What about helping companies raise capital gets you excited?
I'm a big believer and one of the first people to use the democratization of capital phrases; I believe people have a right to try and raise capital from their fans and friends.
Ok, self-serving question. What role does risk management play in your platform?
Our core business model is investor relations as a service, and we see Assurely playing a critical role. Especially around the fact that 90% of successful businesses have to pivot in terms of any change in the use of funds, materials, resources, etc. That is the sort of event that may give investors pause if they are not on board with the change. That sort of stuff can provide investors with pause if they're not on board with it.
Assurely does de-risk a couple of things. One, it's a compelling piece of a story for a high-risk venture, which most of these startups are. And it does provide a level of comfort to investors that perceive its value. The beautiful thing about this is that we've learned that the regulators really only have our neck to choke. They can only complain about the stuff that's on our landing page. But all of our investors and Issuers have their own landing pages. Our model is to try and push our platform out to the edges. So that we tell all of our Issuers, "hey, go get your own investor page." That's where you send all of your traffic; when raising money, send them to your own site first. That's where you sell the investor on the excellent upside of your business, and then they click and come to our site to buy the amazing upside. So our role, really, in the primary transaction is like a bill pay service.
So yes, de-risking it for our issuers and for investors, especially if it's a significant amount of money. And then de-risking it for us.
Besides SPPX, I know first hand some other very cool hobbies you have, like being a pilot... Anything you have tried and totally failed at?

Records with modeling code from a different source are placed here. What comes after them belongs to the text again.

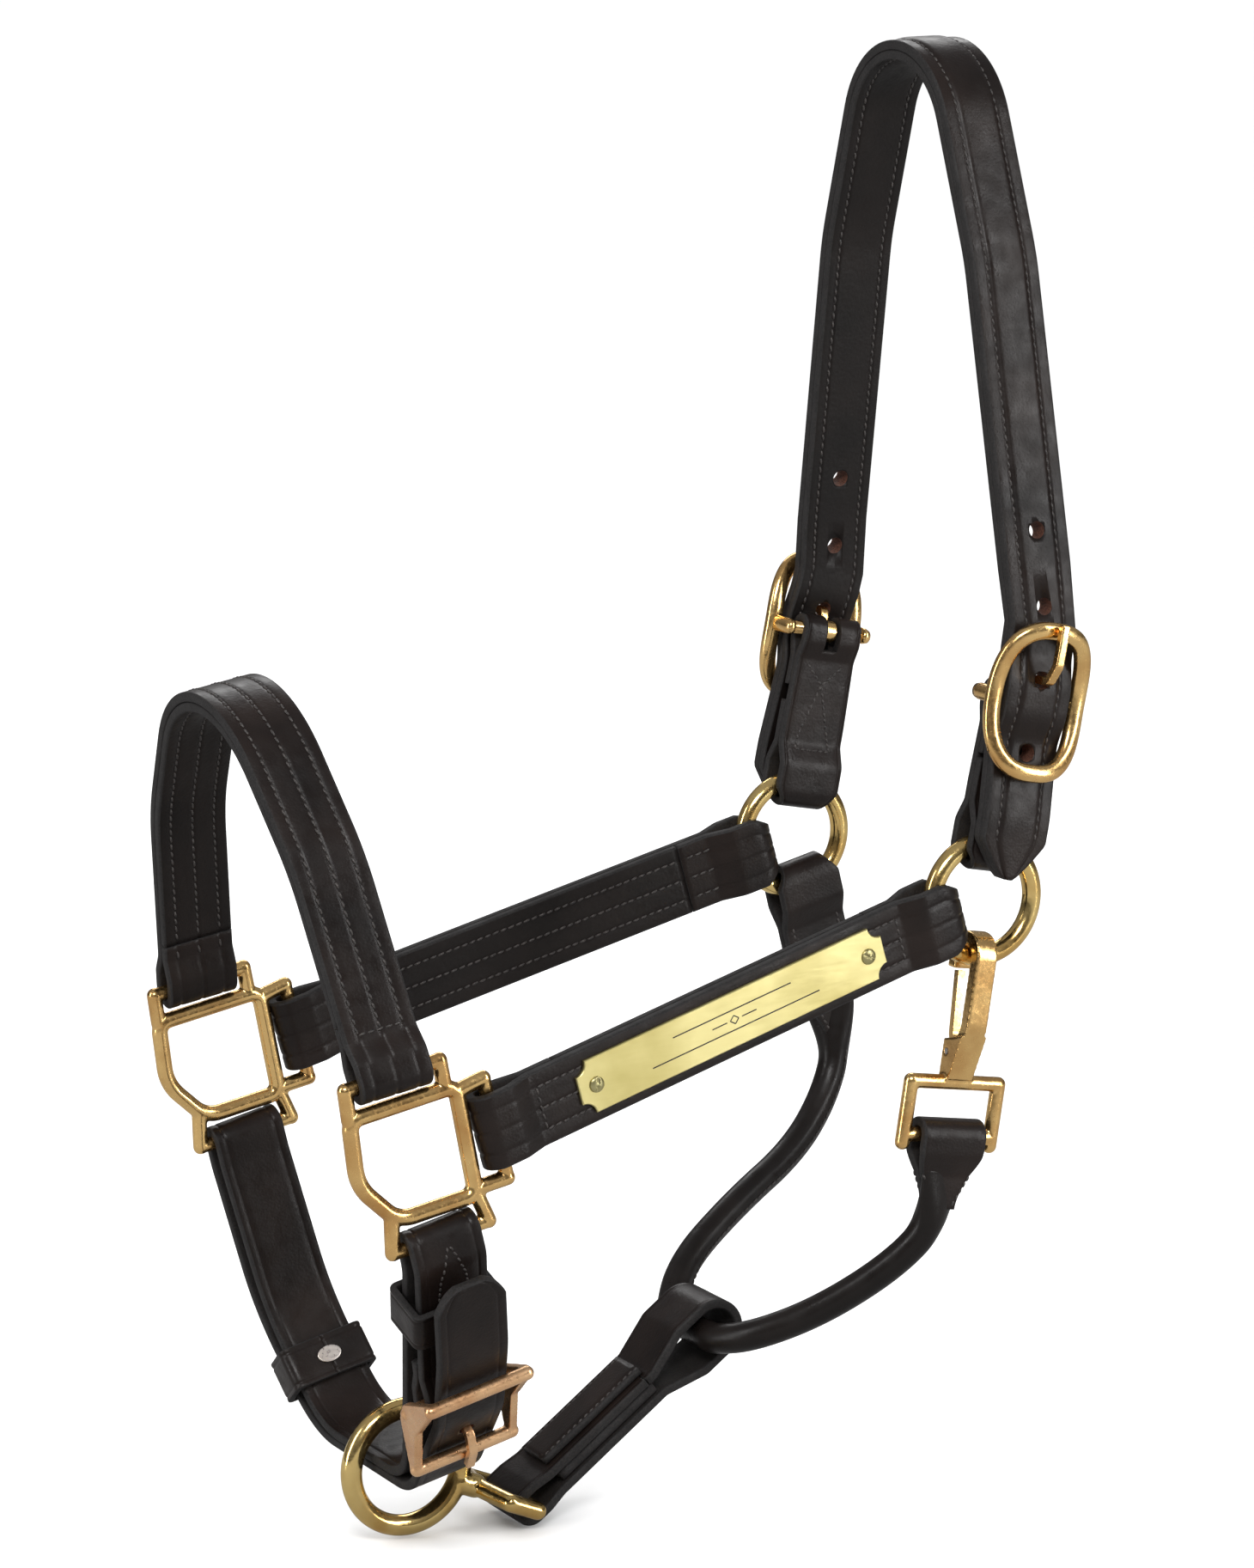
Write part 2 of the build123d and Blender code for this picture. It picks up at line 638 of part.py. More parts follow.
def snap():
    """A spring snap: hook, forked shank and square eye, with a sprung gate on a pin."""
    plane = spoke_plane("near", snap_direction)
    hook = band(plane, [(60, 0.6), (44, 6.7), (13.4, 6.7), (13.4, -6.7), (25, -6.7)], [14, 6.4, 6.4], 4.6, 8)

    def at(reach, height, across):
        return plane.from_local_coords(Vector(reach, height, across))

    with BuildPart() as fork:
        with BuildSketch(plane):
            Polygon((46, 8.2), (62, 3.2), (65, -3.2), (49, -3.4), align=None)
        extrude(amount=5, both=True)
    with BuildPart() as slot:
        with BuildSketch(plane):
            Polygon((41, 4.0), (57, 2.6), (57, -8), (41, -8), align=None)
        extrude(amount=2.4, both=True)
    body = hook + fork.part - slot.part
    body = body + rod(at(63.5, 0, -17.5), at(63.5, 0, 17.5), 2.6) + rod(at(82, 0, -17.5), at(82, 0, 17.5), 2.6)
    for edge in (-1, 1):
        body = body + rod(at(63.5, 0, edge * 17.5), at(85, 0, edge * 17.5), 2.6)
    with BuildPart() as pin_hole:
        with BuildSketch(plane):
            with Locations((53, -0.6)):
                Circle(1.05)
        extrude(amount=10, both=True)
    save(body - pin_hole.part, "snap_body")
    with BuildPart() as pin:
        with BuildSketch(plane):
            with Locations((53, -0.6)):
                Circle(1.0)
        extrude(amount=5, both=True)
    save(pin.part, "snap_gate_pin")
    with BuildPart() as gate:
        with BuildSketch(plane):
            with BuildLine():
                FilletPolyline((53, -0.6), (48, -4.8), (26, -6.9), radius=4)
            trace(line_width=2.6)
            with Locations((53, -0.6)):
                Circle(2.4)
        extrude(amount=1.4, both=True)
        with BuildSketch(plane):
            with Locations((53, -0.6)):
                Circle(1.05)
        extrude(amount=10, both=True, mode=Mode.SUBTRACT)
    save(gate.part, "snap_gate")
    with BuildPart() as spring:
        with BuildSketch(plane.offset(1.5)):
            with Locations((53, -0.6)):
                Circle(2.0)
                Circle(1.1, mode=Mode.SUBTRACT)
        extrude(amount=0.8)
    save(spring.part, "snap_gate_spring")


# ---- Nameplate ----

def nameplate(plane):
    """A blank brass plate with scooped corners, held by two domed screws."""
    plate_length = 124.0
    plate_width = 18.4
    plate_thick = 1.2
    screw_spacing = 110.8
    centre = 92.5
    seat = leather + layer_gap
    face = Plane(origin=plane.from_local_coords(Vector(centre, seat, 0)), x_dir=plane.x_dir, z_dir=plane.y_dir)
    with BuildPart() as plate:
        with BuildSketch(face):
            Rectangle(plate_length, plate_width)
            with GridLocations(plate_length, plate_width, 2, 2):
                Circle(4.4, mode=Mode.SUBTRACT)
            with GridLocations(screw_spacing, 0, 2, 1):
                Circle(1.3, mode=Mode.SUBTRACT)
        extrude(amount=plate_thick)
        chamfer(plate.faces().sort_by(Axis((0, 0, 0), face.z_dir))[-1].outer_wire().edges(), 0.3)
    save(plate.part, "nameplate")
    with BuildPart() as screws:
        with BuildSketch(face):
            with GridLocations(screw_spacing, 0, 2, 1):
                Circle(1.25)
        extrude(amount=plate_thick)
        with BuildSketch(face.offset(plate_thick)):
            with GridLocations(screw_spacing, 0, 2, 1):
                Circle(2.7)
        extrude(amount=1.3, taper=30)
    save(screws.part, "nameplate_screws")


for side in SIDES:
    upper_ring(side)
    halter_square(side)
    crown_buckle(side)
    crown_chape(side)
    tongue(
        f"{side}_crown_buckle_tongue", spoke_plane(side, crown_rise), (bar_reach[side], 0), centre_bar, 27.0, 20.7
    )
    cheek_plane, cheek_length = cheek(side)
    if side == "near":
        nameplate(cheek_plane)
crown_outer = crown_layer(lining / 2, leather)
save(crown_outer, "crown_strap")
save(crown_layer(-leather / 2, lining) - crown_outer, "crown_lining")
noseband()
chin_plane = chin_strap()
chin_buckle(chin_plane)
keeper("near_chin_keeper", chin_plane, (-68.8, -35), unit((-54, -55), (-72.5, -15)), 15.2, 14, 2.4)
far_way = unit((43, -108), (69, -71))
far_keeper_plane = keeper("far_chin_keeper", chin_plane, (54.6, -91.5), far_way, 12.6, 15, 2.4)
keeper_staple(far_keeper_plane, 12.6, 2.4)
ring_centre, ring_bar = throat_ring(chin_plane)
print("throat ring centre", ring_centre, "bar", ring_bar)
jaw_strap(ring_bar)
throat_latch()
snap()
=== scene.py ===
import math
import random

import bmesh
import bpy
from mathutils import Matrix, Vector


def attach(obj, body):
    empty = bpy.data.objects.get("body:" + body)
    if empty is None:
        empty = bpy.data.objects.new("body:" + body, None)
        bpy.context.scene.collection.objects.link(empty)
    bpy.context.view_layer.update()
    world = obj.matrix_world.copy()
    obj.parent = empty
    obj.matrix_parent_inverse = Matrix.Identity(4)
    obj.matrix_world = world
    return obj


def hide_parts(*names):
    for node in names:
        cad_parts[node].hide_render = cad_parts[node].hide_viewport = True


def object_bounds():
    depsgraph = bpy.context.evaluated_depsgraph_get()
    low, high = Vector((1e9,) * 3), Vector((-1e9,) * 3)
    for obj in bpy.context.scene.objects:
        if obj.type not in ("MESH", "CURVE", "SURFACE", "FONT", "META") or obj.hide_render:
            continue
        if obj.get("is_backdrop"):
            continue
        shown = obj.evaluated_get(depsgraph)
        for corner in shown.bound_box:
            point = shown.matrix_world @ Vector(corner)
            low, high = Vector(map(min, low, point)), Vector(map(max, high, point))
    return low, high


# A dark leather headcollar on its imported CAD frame. Every leather strap here is a finely meshed band
# that stands for its CAD solid. Lengths are millimetres in the CAD part's own planes, unless a comment
# says metres.

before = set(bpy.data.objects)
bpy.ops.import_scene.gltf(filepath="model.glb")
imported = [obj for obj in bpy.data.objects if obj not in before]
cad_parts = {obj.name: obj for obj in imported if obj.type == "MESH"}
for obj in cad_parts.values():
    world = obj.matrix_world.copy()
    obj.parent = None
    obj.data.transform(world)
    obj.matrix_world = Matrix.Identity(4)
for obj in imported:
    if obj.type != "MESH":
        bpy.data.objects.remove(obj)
cad_low, cad_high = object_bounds()
MM = 0.001
SIDES = {"near": -1, "far": 1}
random.seed(4)


# ---- Planes and paths, as in the CAD part ----

class Plane:
    """A flat plane of a strap's path: u and v lie in it, w is across the strap."""

    def __init__(self, origin, u_way, v_way):
        self.origin = Vector(origin)
        self.u = Vector(u_way).normalized()
        self.v = Vector(v_way).normalized()
        self.w = self.u.cross(self.v)

    def raw(self, u, v, w=0.0):
        """A place on the plane, in millimetres."""
        return self.origin + self.u * u + self.v * v + self.w * w

    def at(self, u, v, w=0.0):
        """The same place in metres."""
        return self.raw(u, v, w) * MM


def unit(start, end):
    length = math.hypot(end[0] - start[0], end[1] - start[1])
    return ((end[0] - start[0]) / length, (end[1] - start[1]) / length)


def step_from(point, along, distance, across=0.0):
    return (
        point[0] + along[0] * distance - along[1] * across,
        point[1] + along[1] * distance + along[0] * across,
    )


def turn_between(first, second):
    """The angle from one flat direction to another, to the left."""
    cross = first[0] * second[1] - first[1] * second[0]
    return math.atan2(cross, first[0] * second[0] + first[1] * second[1])


def spun(flat, angle):
    """A flat vector turned to the left."""
    c = math.cos(angle)
    s = math.sin(angle)
    return (flat[0] * c - flat[1] * s, flat[0] * s + flat[1] * c)


def parallel(points, radii, across):
    """A bent path's corners and radii, moved to its left by this much."""
    moved = [step_from(points[0], unit(points[0], points[1]), 0, across)]
    moved_radii = []
    for before, corner, after, radius in zip(points, points[1:], points[2:], radii):
        first = unit(before, corner)
        second = unit(corner, after)
        turn = turn_between(first, second)
        moved.append(step_from(corner, first, -across * math.tan(turn / 2), across))
        moved_radii.append(radius - across if turn > 0 else radius + across)
    moved.append(step_from(points[-1], unit(points[-2], points[-1]), 0, across))
    return moved, moved_radii


def fold(bar, along, half_gap, half_legs, tip, flare, leg):
    """Corners and radii of a strap that comes in on the right of a bar, goes round it and comes back."""
    stations = [(leg, -half_legs), (flare, -half_gap), (-tip, -half_gap)]
    stations += [(-tip, half_gap), (flare, half_gap), (leg, half_legs)]
    corners = [step_from(bar, along, distance, across) for distance, across in stations]
    return corners, [5.0, 4.0, half_gap - 0.05, half_gap - 0.05, 4.0, 5.0]


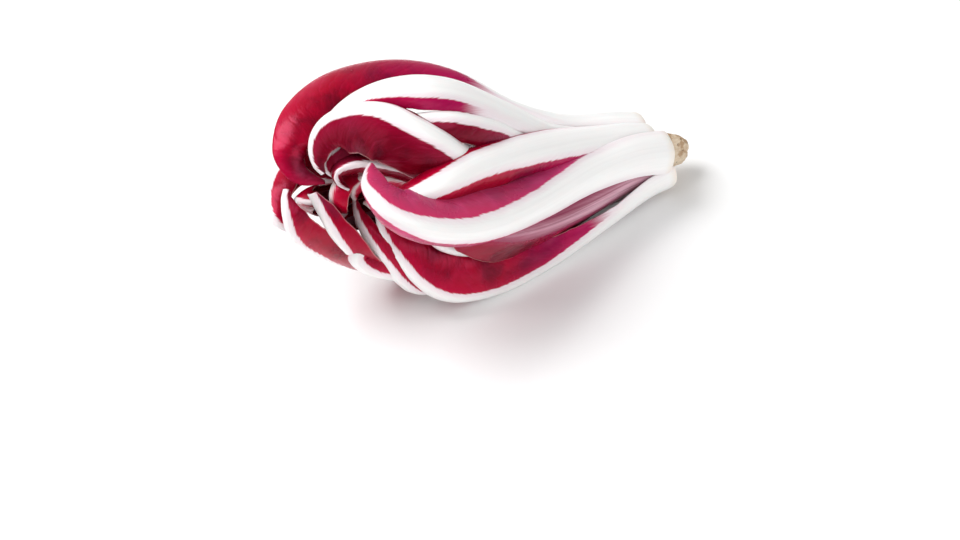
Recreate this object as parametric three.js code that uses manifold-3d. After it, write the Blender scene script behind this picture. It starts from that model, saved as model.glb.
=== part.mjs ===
// Late red radicchio of the Treviso kind: one head, lying on its side.
// Long white ribs rise from a trimmed root, belly out, and their wine-red blades fold inward and
// hook over one another at the tips. Millimetres, +Z up, +X toward the root, -Y the front.
import * as THREE from "three";
import { mergeVertices } from "three/addons/utils/BufferGeometryUtils.js";
import Module from "manifold-3d";

const wasm = await Module();
wasm.setup();

// The head's own axis runs from the crown of the root to the tips. LEAN is how far it rises
// toward the tips, and CROWN is where the crown lies in the part's frame.
const LEAN = 16.5;
const CROWN = [77.9, -0.9, 12.2];

// The trimmed root: a stub that widens to a shoulder, which the leaf bases stand round.
// Each row is [along the axis, radius].
const ROOT_PROFILE = [
  [23, 0], [21, 2.4], [17, 5.8], [13, 8.2], [9, 8.4], [3, 7.3], [-3, 6.3], [-6, 4.6], [-6, 0],
];
const ROOT_SIDES = 20;
const ROOT_WOBBLE = 0.35;

// Every leaf shares these shapes along its length, each row [share of the length, value].
// The blades start narrow, are widest past the belly, and draw in to the tip.
const BLADE_SHARE = [
  [0, 0.04], [0.18, 0.08], [0.3, 0.3], [0.45, 0.68], [0.6, 0.9],
  [0.75, 1], [0.87, 0.86], [0.95, 0.52], [1, 0.08],
];
const RIB_SHARE = [0, 0.35, 0.7, 1];
const RIB_THICKNESS = [[0, 5.2], [0.3, 4.4], [0.6, 3.6], [0.85, 2.2], [1, 1]];
const BLADE_THICKNESS = 1.6;
const EDGE_THICKNESS = 0.9;
// The rib's outer face is an arc this high for each millimetre of half width, and its inner face
// is this much narrower.
const RIB_ARCH = 0.42;
const RIB_INSIDE = 0.88;
// The cut foot of a leaf is rounded off to this share of its section.
const FOOT_SIZE = 0.74;
const FOOT_SHARE = 0.02;

// How finely a leaf is cut into faces. Stations crowd toward the tip, where the leaf hooks over.
const STATIONS = 15;
const HEART_STATIONS = 9;
const TIP_CROWDING = 1.35;
const RIB_POINTS = 3;
const BLADE_POINTS = 2;
const ROUTE_STEPS = 200;

// Leaves that press on one another keep this gap. The lowest ones are pressed flat at z = 0.
const GAP = 0.3;
// Detail left by a cut that is finer than this is smoothed away.
const FINEST = 0.1;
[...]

Something I tried and failed at from a hobby standpoint... Oh, yeah, I got a simple one. For some reason, I can't put together wooden model airplanes. I can put together plastic models; I can't put them together like wooden models. I have this fantasy of putting together a wooden model kit, and for some reason, even as an adult, I'm wholly incapable. Somehow even though I have an engineering background, I'm entirely incapable of putting together any kind of wooden model.
Yeah, I don't know. It frustrates me... I don't know if it's because I don't have the patience. That's probably a deep regret of mine. And thank you very much for surfacing a very painful memory.